A higher standard

The recent “hoopla” over Congressman Anthony Weiner’s alleged porn star Twitter pal, Ginger Lee, his reputed on-line flirtations with five other women and the newest revelations about photography of his body parts that he may have distributed through email did not even cause me to raise an eyebrow as I have unfortunately (and unnecessarily) learned of the sexual foibles and peccadilloes (as well as much worse) from scores of politicians on both sides of the aisle in recent years. In reality, these salacious events should appeal only to sensationalism seekers as they are neither news-worthy nor deserving of air time or page space as they take our time and attention away from the truly important matters that we face every day in this country and the world.

The bottom line for me from this episode is a reinforcement of my belief that we, as the public, are simply foolish when we hold our elected officials and other public figures to a higher standard of conduct as we will constantly be disappointed as we find that for the most part they are simply fallible human beings.

However, in the business of homebuilding we do have a higher standard and we often tend to forget the true value that this creates. I posted an article on Linked In last week reiterating my position that the media needs to stop concentrating on the S&P/Case Shiller index as it is heavily prejudiced by foreclosures and is based on only 20 volatile, larger, mostly coastal markets and therefore diminishes the apparent values of all housing nationwide. Instead, I suggested that we need to focus on more realistic sources such as the CoreLogic index which excludes foreclosures or the Altos Mid-Cities Composite™ index, both of which show that non-foreclosed housing values across the country have generally either stabilized or are experiencing appreciation.

There has also been a substantial amount of media coverage lately reporting on both the declining prices of new homes as well as the shrinking differential in pricing between new homes and used homes. What these stories suggest is that new home values are falling when, in fact, this is simply not true. These price declines primarily reflect revisions in home sizes and features as homebuilders move from building for the move-up markets to targeting the newly emerging Gen X and Millennial first time buyers – smaller homes with less “goodies”, necessary to satisfy the more cost-sensitive buyers, will obviously sell for lower prices.

The indisputable fact is that regardless of the news media continuing its campaign of sensationalistic reporting on housing, new homes are better than “used” homes in almost every way – they should have higher values and we in the homebuilding industry have failed to properly get this message out to the homebuying public.

New homes do have higher standards:

– New homes are better designed with rooms, space allocation, utilization and traffic patterns that are appropriate for the way people live today.

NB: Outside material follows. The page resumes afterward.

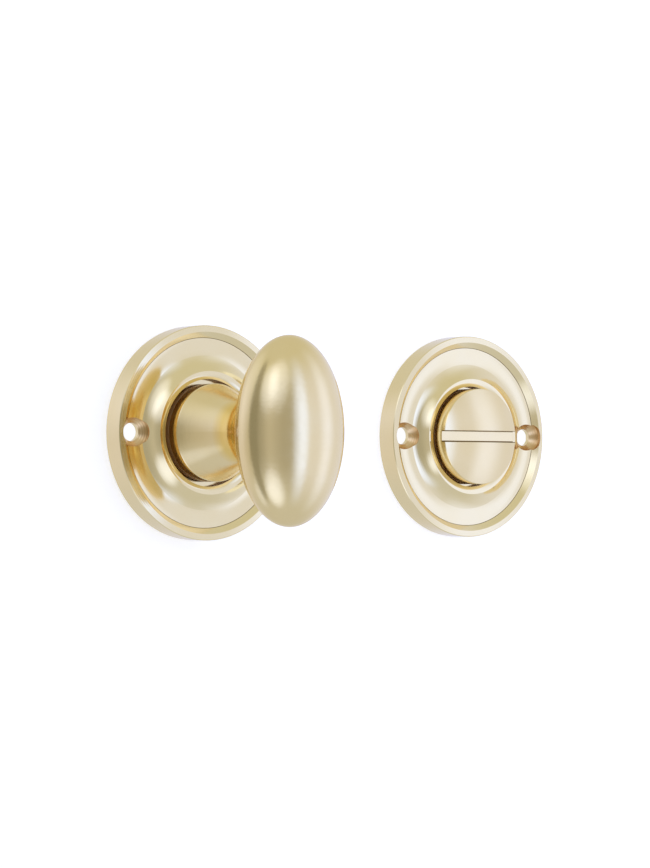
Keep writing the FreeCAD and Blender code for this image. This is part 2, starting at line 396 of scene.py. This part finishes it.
def light_tent():
    """A round white tent with two upright strips, round lamps and a dark column at the left. The
    camera sees through it, so the room beyond it is plain white."""
    material, tree = new_material("tent_cloth")
    place = add(tree, "ShaderNodeTexCoord").outputs["Object"]
    ray = add(tree, "ShaderNodeVectorMath", {0: place}, operation="NORMALIZE").outputs[0]
    axes = add(tree, "ShaderNodeSeparateXYZ", {0: ray})
    front = add(tree, "ShaderNodeMath", {0: axes.outputs[1], 1: -1.0}, operation="MULTIPLY").outputs[0]
    turn = add(tree, "ShaderNodeMath", {0: axes.outputs[0], 1: front}, operation="ARCTAN2").outputs[0]
    share = add(tree, "ShaderNodeMapRange", {"Value": turn, "From Min": -math.pi, "From Max": math.pi})
    panels = add(tree, "ShaderNodeValToRGB", {0: share.outputs[0]})
    stops = panels.color_ramp.elements
    while len(stops) < len(TENT_PANELS):
        stops.new(1.0)
    for stop, (azimuth, colour) in zip(stops, TENT_PANELS):
        stop.position = (azimuth + 180) / 360
        stop.color = linear(colour)
    colour = panels.outputs[0]
    for side, tone in ((1, TENT_ROOF), (-1, TENT_GROUND)):
        fade = add(tree, "ShaderNodeMapRange", {
            "Value": axes.outputs[2],
            "From Min": side * math.sin(math.radians(TENT_FADE_START)),
            "From Max": side * math.sin(math.radians(TENT_FADE_END))}, interpolation_type="SMOOTHSTEP")
        colour = add(tree, "ShaderNodeMix", {0: fade.outputs[0], 6: colour, 7: linear(tone)},
                     data_type="RGBA").outputs[2]
    across = add(tree, "ShaderNodeMath", {
        0: turn, 1: math.radians(COLUMN_AZIMUTH), 2: math.radians(COLUMN_HALF_WIDTH)},
        operation="COMPARE").outputs[0]
    level = add(tree, "ShaderNodeMath", {0: axes.outputs[2]}, operation="ABSOLUTE").outputs[0]
    along = add(tree, "ShaderNodeMapRange", {
        "Value": level, "From Min": math.sin(math.radians(COLUMN_FADE_START)),
        "From Max": math.sin(math.radians(COLUMN_FADE_END)), "To Min": COLUMN_SHARE, "To Max": 0.0},
        interpolation_type="SMOOTHSTEP").outputs[0]
    column = add(tree, "ShaderNodeMath", {0: across, 1: along}, operation="MULTIPLY").outputs[0]
    colour = add(tree, "ShaderNodeMix", {0: column, 6: colour, 7: linear(TENT_DARK)},
                 data_type="RGBA").outputs[2]
    for azimuth, elevation, width, strength in TENT_LAMPS:
        near = add(tree, "ShaderNodeVectorMath", {0: ray, 1: direction(azimuth, elevation)},
                   operation="DOT_PRODUCT").outputs["Value"]
        glow = add(tree, "ShaderNodeMapRange", {
            "Value": near, "From Min": math.cos(math.radians(width)), "From Max": 1.0, "To Max": strength},
            interpolation_type="SMOOTHSTEP").outputs[0]
        colour = add(tree, "ShaderNodeMix", {0: glow, 6: colour, 7: linear(TENT_BRIGHT)},
                     data_type="RGBA", blend_type="ADD").outputs[2]
    cloth = add(tree, "ShaderNodeEmission", {"Color": colour, "Strength": TENT_STRENGTH}).outputs[0]
    clear = add(tree, "ShaderNodeBsdfTransparent").outputs[0]
    seen = add(tree, "ShaderNodeLightPath").outputs["Is Camera Ray"]
    finish_material(tree, add(tree, "ShaderNodeMixShader", {0: seen, 1: cloth, 2: clear}).outputs[0])
    bpy.ops.mesh.primitive_uv_sphere_add(
        segments=64, ring_count=32, radius=TENT_RADIUS, location=TENT_CENTRE)
    tent = bpy.context.object
    tent.name = "light_tent"
    tent.data.materials.append(material)


def white_room():
    world = bpy.data.worlds.new("white_room")
    bpy.context.scene.world = world
    world.use_nodes = True
    tree = world.node_tree
    tree.nodes.clear()
    white = add(tree, "ShaderNodeBackground", {"Color": (1, 1, 1, 1), "Strength": 1.0}).outputs[0]
    add(tree, "ShaderNodeOutputWorld", {"Surface": white})


def backdrop_paper(name, colour, glow, seen_glow):
    """Matt paper that shows as plain white where nothing shades it. It can be seen through from
    behind, and the brass mirrors the tent beyond it."""
    material, tree = new_material(name)
    path = add(tree, "ShaderNodeLightPath")
    seen = path.outputs["Is Camera Ray"]
    level = add(tree, "ShaderNodeMapRange", {"Value": seen, "To Min": glow, "To Max": seen_glow}).outputs[0]
    paper = add(tree, "ShaderNodeBsdfDiffuse", {"Color": linear(colour)}).outputs[0]
    light = add(tree, "ShaderNodeEmission", {"Color": (1, 1, 1, 1), "Strength": level}).outputs[0]
    front = add(tree, "ShaderNodeAddShader", {0: paper, 1: light}).outputs[0]
    clear = add(tree, "ShaderNodeBsdfTransparent").outputs[0]
    behind = add(tree, "ShaderNodeNewGeometry").outputs["Backfacing"]
    away = add(tree, "ShaderNodeMath", {0: behind, 1: path.outputs["Is Glossy Ray"]},
               operation="MAXIMUM").outputs[0]
    finish_material(tree, add(tree, "ShaderNodeMixShader", {0: away, 1: front, 2: clear}).outputs[0])
    return material


def stage_piece(name, vertices, faces, material):
    mesh = bpy.data.meshes.new(name)
    mesh.from_pydata(vertices, [], faces)
    mesh.materials.append(material)
    piece = bpy.data.objects.new(name, mesh)
    bpy.context.scene.collection.objects.link(piece)


def wall():
    """White wall at the back of the roses, open behind each of them as a bored door is."""
    paper = backdrop_paper("white_wall", WALL_PAPER, WALL_GLOW, WALL_SEEN_GLOW)
    opening = ROSE_RADIUS - OPENING_MARGIN
    half_way = sum(HALF_CENTRES.values()) / 2
    vertices, faces = [], []
    for half in HALVES:
        centre_x = HALF_CENTRES[half]
        outward = -1 if centre_x < half_way else 1
        for step in range(WALL_STEPS):
            angle = 2 * math.pi * step / WALL_STEPS
            across, up = math.cos(angle), math.sin(angle)
            reach = WALL_SIZE / max(abs(across), abs(up))
            if across * outward <= 0:
                reach = min(reach, abs(half_way - centre_x) / max(abs(across), 1e-9))
            vertices.append((centre_x + opening * across, WALL_DEPTH, opening * up))
            vertices.append((centre_x + reach * across, WALL_DEPTH, reach * up))
        first = len(vertices) - 2 * WALL_STEPS
        for step in range(WALL_STEPS):
            a, b = first + 2 * step, first + 2 * ((step + 1) % WALL_STEPS)
            faces.append((a, a + 1, b + 1, b))
    stage_piece("white_wall", vertices, faces, paper)


def floor():
    """Pale cream paper below the lock, which the cool light of the tent turns to plain white."""
    paper = backdrop_paper("pale_floor", FLOOR_PAPER, 0.0, FLOOR_SEEN_GLOW)
    reach = WALL_SIZE
    vertices = [(-reach, 0, FLOOR_LEVEL), (-reach, -reach, FLOOR_LEVEL),
                (reach, -reach, FLOOR_LEVEL), (reach, 0, FLOOR_LEVEL)]
    stage_piece("pale_floor", vertices, [(0, 1, 2, 3)], paper)


dress_nodes()
wall()
floor()
light_tent()
white_room()
place_camera()
bpy.context.scene.view_settings.view_transform = "Standard"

– New homes are light, bright and comfortable providing an enhanced living experience.

– New homes provide new mechanical systems and appliances with manufacturer warranties that will save homeowners substantial aggravation, time and money.

– New homes typically include builder warranties further saving buyers time, money and grief.

– New home are “new” – they are fresh and clean and homebuyers can choose the finishes that they want to reflect their individual and unique tastes and lifestyles.

– New homes have modern kitchens and bathrooms that increase the convenience, enjoyment and psychological benefits of home ownership.

– New homes are far more energy efficient and provide buyers with substantial financial savings over the term of their ownership while benefitting the environment.

– New homes are technologically current and ready for the information age.

– New homes tend to be located in new communities that are planned to provide better living environments.

– New homes are sold by new home professionals who have complete knowledge about the homes, the community, and the homebuying process and make the entire purchase experience far easier and less stressful.

– New homes benefit the economy by creating and supporting high paying jobs that stimulate economic prosperity.

– New homes have historically provided greater appreciation than used homes.